:: Records for this task ::
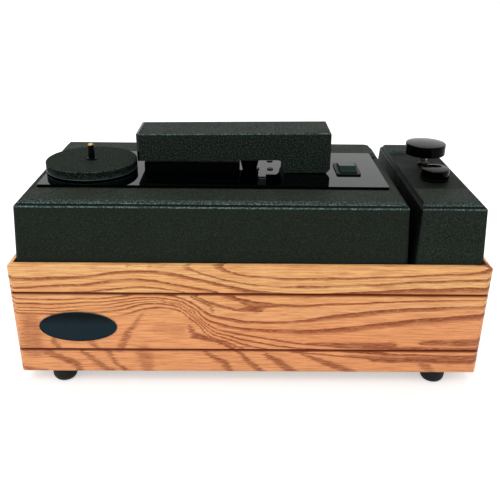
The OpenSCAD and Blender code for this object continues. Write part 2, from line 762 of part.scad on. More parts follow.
// Steel bracket: a base on the plate and two ears for the pin
module hinge_bracket() {
    ear_r = 6;
    ear_t = 3;
    color("lightgray") {
        difference() {
            box(hinge_x - 18, hinge_x + ear_r, arm_y0 + 8, arm_y0 + 47, plate_top, plate_top + 2);
            at_bracket_screws() translate([0, 0, plate_top - cut]) cylinder(r = 1.6, h = 5, $fn = 20);
        }
        for (y = [arm_y0 + 8, arm_y0 + 44]) translate([hinge_x, y + ear_t, hinge_z]) rotate([90, 0, 0])
            linear_extrude(ear_t) difference() {
                union() {
                    circle(ear_r);
                    polygon([[-ear_r, 0], [ear_r, 0], [ear_r, 1 - hinge_lift], [-12, 1 - hinge_lift]]);
                }
                circle(hinge_r + run_gap);
            }
    }
}

module at_bracket_screws() {
    for (x = [-12, -1], y = [18, 37]) translate([hinge_x + x, arm_y0 + y, 0]) children();
}

module bracket_screws() {
    color("silver") at_bracket_screws() translate([0, 0, plate_top + 2]) screw(2.8, 1.8, 1.5, 1.9);
}

// Lower head: slot with a chamber and a tray for the fluid pad
module lower_suction_head() {
    z1 = mat_top - 1.5;
    color([0.06, 0.06, 0.07]) difference() {
        union() {
            box(head_x0, head_x1, slot_y - 7.5, pad_y + 7, plate_top, z1);
            translate([head_x0 + 30, slot_y, deck_z - 16]) cylinder(r = 5, h = 18);
            translate([head_x0 + 30, slot_y, deck_z - 2]) cylinder(r = 7, h = 7);
        }
        box(head_x0 + 5, head_x1 - 5, slot_y - 2, slot_y + 2, plate_top + 2, z1 + cut);
        box(head_x0 + 3, head_x1 - 3, slot_y - 5, slot_y + 5, plate_top + 2, z1 - 3);
        translate([head_x0 + 30, slot_y, deck_z - 20]) cylinder(r = 3.6, h = 30);
        box(head_x0 + 2, head_x1 - 2, pad_y - 5, pad_y + 5, z1 - 2.5, z1 + cut);
    }
}

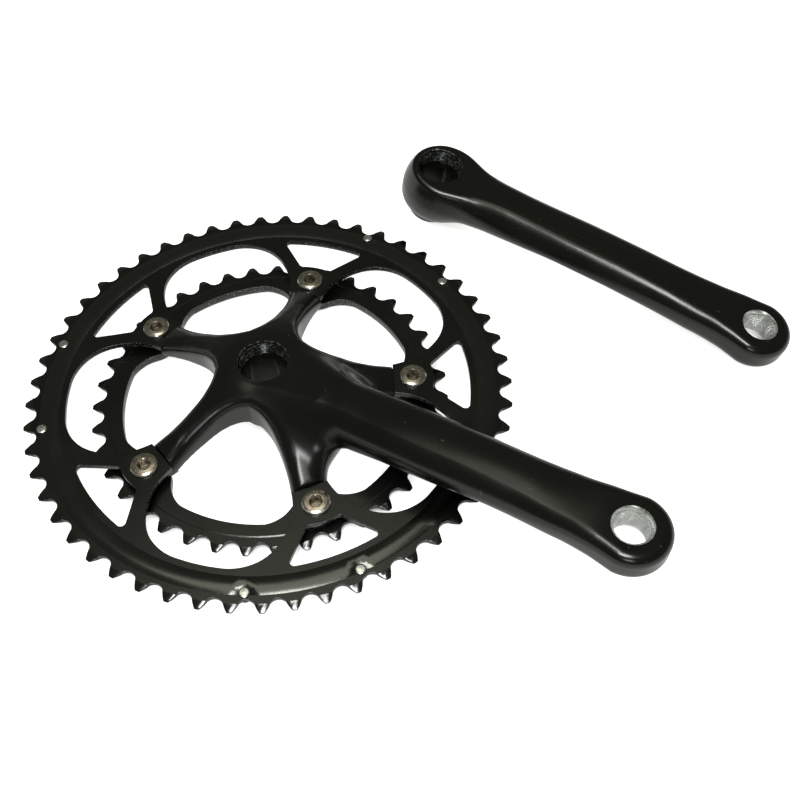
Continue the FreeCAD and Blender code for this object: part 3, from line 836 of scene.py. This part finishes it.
def studio():
    """A dim room that the parts mirror, a pale backdrop behind them, and four soft lights."""
    world = bpy.data.worlds.new("studio")
    bpy.context.scene.world = world
    world.use_nodes = True
    nodes, links = world.node_tree.nodes, world.node_tree.links
    dim = nodes["Background"]
    dim.inputs["Color"].default_value = (0.92, 1.0, 0.78, 1.0)
    dim.inputs["Strength"].default_value = WORLD_STRENGTH
    pale = nodes.new("ShaderNodeBackground")
    pale.inputs["Color"].default_value = (1.0, 1.0, 1.0, 1.0)
    pale.inputs["Strength"].default_value = BACKDROP_STRENGTH
    path = nodes.new("ShaderNodeLightPath")
    mix = nodes.new("ShaderNodeMixShader")
    links.new(path.outputs["Is Camera Ray"], mix.inputs["Fac"])
    links.new(dim.outputs[0], mix.inputs[1])
    links.new(pale.outputs[0], mix.inputs[2])
    links.new(mix.outputs[0], nodes["World Output"].inputs["Surface"])
    middle = (cad_low + cad_high) / 2
    soft_light("overhead", middle + Vector((0.2, -0.43, 1.4)), middle, (0.45, 0.45), 12.0, (0.97, 1.0, 1.0))
    soft_light("ridge", middle + Vector((-0.35, 0.25, 1.45)), middle, (0.6, 0.6), 1.7, (1.0, 1.0, 0.8))
    soft_light("front", middle + Vector((0.63, -1.09, 0.81)), middle, (0.4, 0.3), 2.0, (0.93, 0.98, 1.0))
    soft_light("above", (-0.03, -0.08, 1.41), (0.06, -0.08, 0.01), (0.25, 0.25), 2.6, (1.0, 1.0, 0.9))


def camera():
    right, up = Vector(CAMERA_RIGHT), Vector(CAMERA_UP)
    turn = Matrix((right, up, right.cross(up))).transposed()
    data = bpy.data.cameras.new("camera")
    data.lens = CAMERA_LENS
    data.sensor_width = 36.0
    data.shift_x, data.shift_y = CAMERA_SHIFT
    data.clip_start = 0.01
    thing = bpy.data.objects.new("camera", data)
    thing.matrix_world = Matrix.Translation(CAMERA_AT) @ turn.to_4x4()
    bpy.context.scene.collection.objects.link(thing)
    bpy.context.scene.camera = thing


paint = gloss_black()
dark_thread = bore_black()
right_arm(paint)
left_arm(paint)
cut_metal = bright_thread()
inserts("right", RIGHT, "drive_side", cut_metal, dark_thread)
inserts("left", LEFT, "left_arm", cut_metal, dark_thread)
cad_looks(satin_black(), nickel(), bare_steel())
floor()
studio()
camera()
bpy.context.scene.view_settings.view_transform = "Standard"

:: Do this ::
Write out every entry exactly as given.

:: Task solution ::
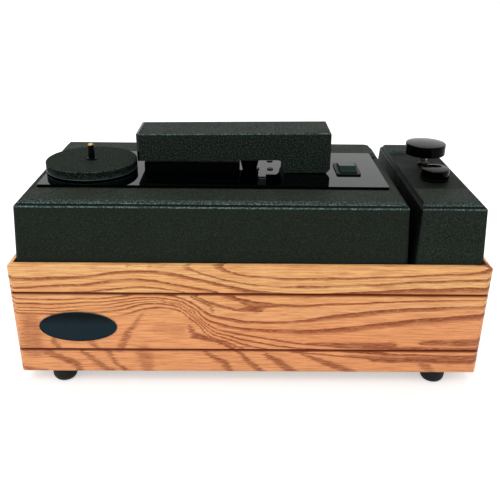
The OpenSCAD and Blender code for this object continues. Write part 2, from line 762 of part.scad on. More parts follow.
// Steel bracket: a base on the plate and two ears for the pin
module hinge_bracket() {
    ear_r = 6;
    ear_t = 3;
    color("lightgray") {
        difference() {
            box(hinge_x - 18, hinge_x + ear_r, arm_y0 + 8, arm_y0 + 47, plate_top, plate_top + 2);
            at_bracket_screws() translate([0, 0, plate_top - cut]) cylinder(r = 1.6, h = 5, $fn = 20);
        }
        for (y = [arm_y0 + 8, arm_y0 + 44]) translate([hinge_x, y + ear_t, hinge_z]) rotate([90, 0, 0])
            linear_extrude(ear_t) difference() {
                union() {
                    circle(ear_r);
                    polygon([[-ear_r, 0], [ear_r, 0], [ear_r, 1 - hinge_lift], [-12, 1 - hinge_lift]]);
                }
                circle(hinge_r + run_gap);
            }
    }
}

module at_bracket_screws() {
    for (x = [-12, -1], y = [18, 37]) translate([hinge_x + x, arm_y0 + y, 0]) children();
}

module bracket_screws() {
    color("silver") at_bracket_screws() translate([0, 0, plate_top + 2]) screw(2.8, 1.8, 1.5, 1.9);
}

// Lower head: slot with a chamber and a tray for the fluid pad
module lower_suction_head() {
    z1 = mat_top - 1.5;
    color([0.06, 0.06, 0.07]) difference() {
        union() {
            box(head_x0, head_x1, slot_y - 7.5, pad_y + 7, plate_top, z1);
            translate([head_x0 + 30, slot_y, deck_z - 16]) cylinder(r = 5, h = 18);
            translate([head_x0 + 30, slot_y, deck_z - 2]) cylinder(r = 7, h = 7);
        }
        box(head_x0 + 5, head_x1 - 5, slot_y - 2, slot_y + 2, plate_top + 2, z1 + cut);
        box(head_x0 + 3, head_x1 - 3, slot_y - 5, slot_y + 5, plate_top + 2, z1 - 3);
        translate([head_x0 + 30, slot_y, deck_z - 20]) cylinder(r = 3.6, h = 30);
        box(head_x0 + 2, head_x1 - 2, pad_y - 5, pad_y + 5, z1 - 2.5, z1 + cut);
    }
}

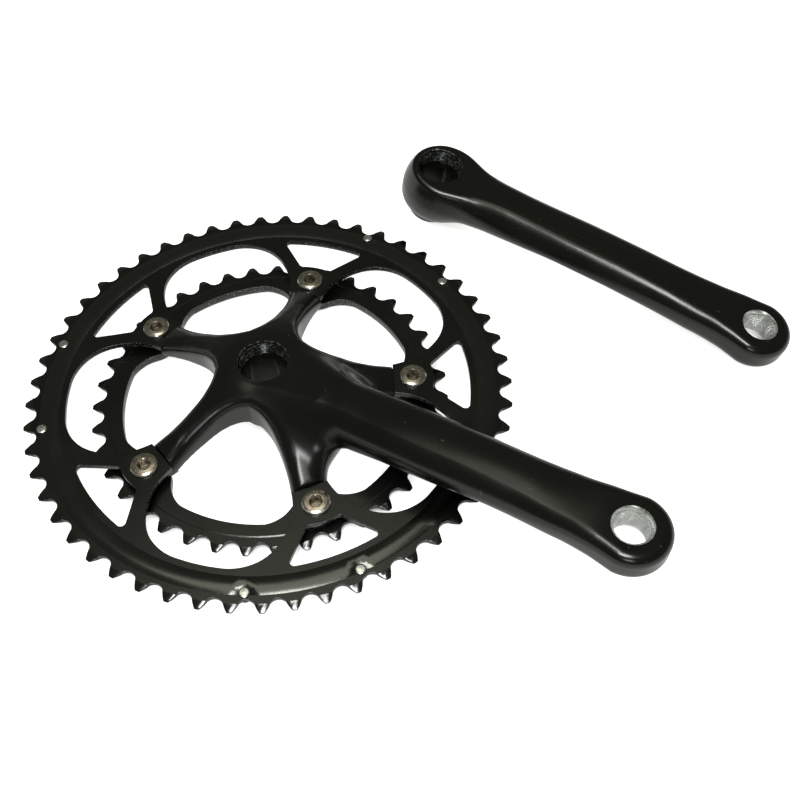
Continue the FreeCAD and Blender code for this object: part 3, from line 836 of scene.py. This part finishes it.
def studio():
    """A dim room that the parts mirror, a pale backdrop behind them, and four soft lights."""
    world = bpy.data.worlds.new("studio")
    bpy.context.scene.world = world
    world.use_nodes = True
    nodes, links = world.node_tree.nodes, world.node_tree.links
    dim = nodes["Background"]
    dim.inputs["Color"].default_value = (0.92, 1.0, 0.78, 1.0)
    dim.inputs["Strength"].default_value = WORLD_STRENGTH
    pale = nodes.new("ShaderNodeBackground")
    pale.inputs["Color"].default_value = (1.0, 1.0, 1.0, 1.0)
    pale.inputs["Strength"].default_value = BACKDROP_STRENGTH
    path = nodes.new("ShaderNodeLightPath")
    mix = nodes.new("ShaderNodeMixShader")
    links.new(path.outputs["Is Camera Ray"], mix.inputs["Fac"])
    links.new(dim.outputs[0], mix.inputs[1])
    links.new(pale.outputs[0], mix.inputs[2])
    links.new(mix.outputs[0], nodes["World Output"].inputs["Surface"])
    middle = (cad_low + cad_high) / 2
    soft_light("overhead", middle + Vector((0.2, -0.43, 1.4)), middle, (0.45, 0.45), 12.0, (0.97, 1.0, 1.0))
    soft_light("ridge", middle + Vector((-0.35, 0.25, 1.45)), middle, (0.6, 0.6), 1.7, (1.0, 1.0, 0.8))
    soft_light("front", middle + Vector((0.63, -1.09, 0.81)), middle, (0.4, 0.3), 2.0, (0.93, 0.98, 1.0))
    soft_light("above", (-0.03, -0.08, 1.41), (0.06, -0.08, 0.01), (0.25, 0.25), 2.6, (1.0, 1.0, 0.9))


def camera():
    right, up = Vector(CAMERA_RIGHT), Vector(CAMERA_UP)
    turn = Matrix((right, up, right.cross(up))).transposed()
    data = bpy.data.cameras.new("camera")
    data.lens = CAMERA_LENS
    data.sensor_width = 36.0
    data.shift_x, data.shift_y = CAMERA_SHIFT
    data.clip_start = 0.01
    thing = bpy.data.objects.new("camera", data)
    thing.matrix_world = Matrix.Translation(CAMERA_AT) @ turn.to_4x4()
    bpy.context.scene.collection.objects.link(thing)
    bpy.context.scene.camera = thing


paint = gloss_black()
dark_thread = bore_black()
right_arm(paint)
left_arm(paint)
cut_metal = bright_thread()
inserts("right", RIGHT, "drive_side", cut_metal, dark_thread)
inserts("left", LEFT, "left_arm", cut_metal, dark_thread)
cad_looks(satin_black(), nickel(), bare_steel())
floor()
studio()
camera()
bpy.context.scene.view_settings.view_transform = "Standard"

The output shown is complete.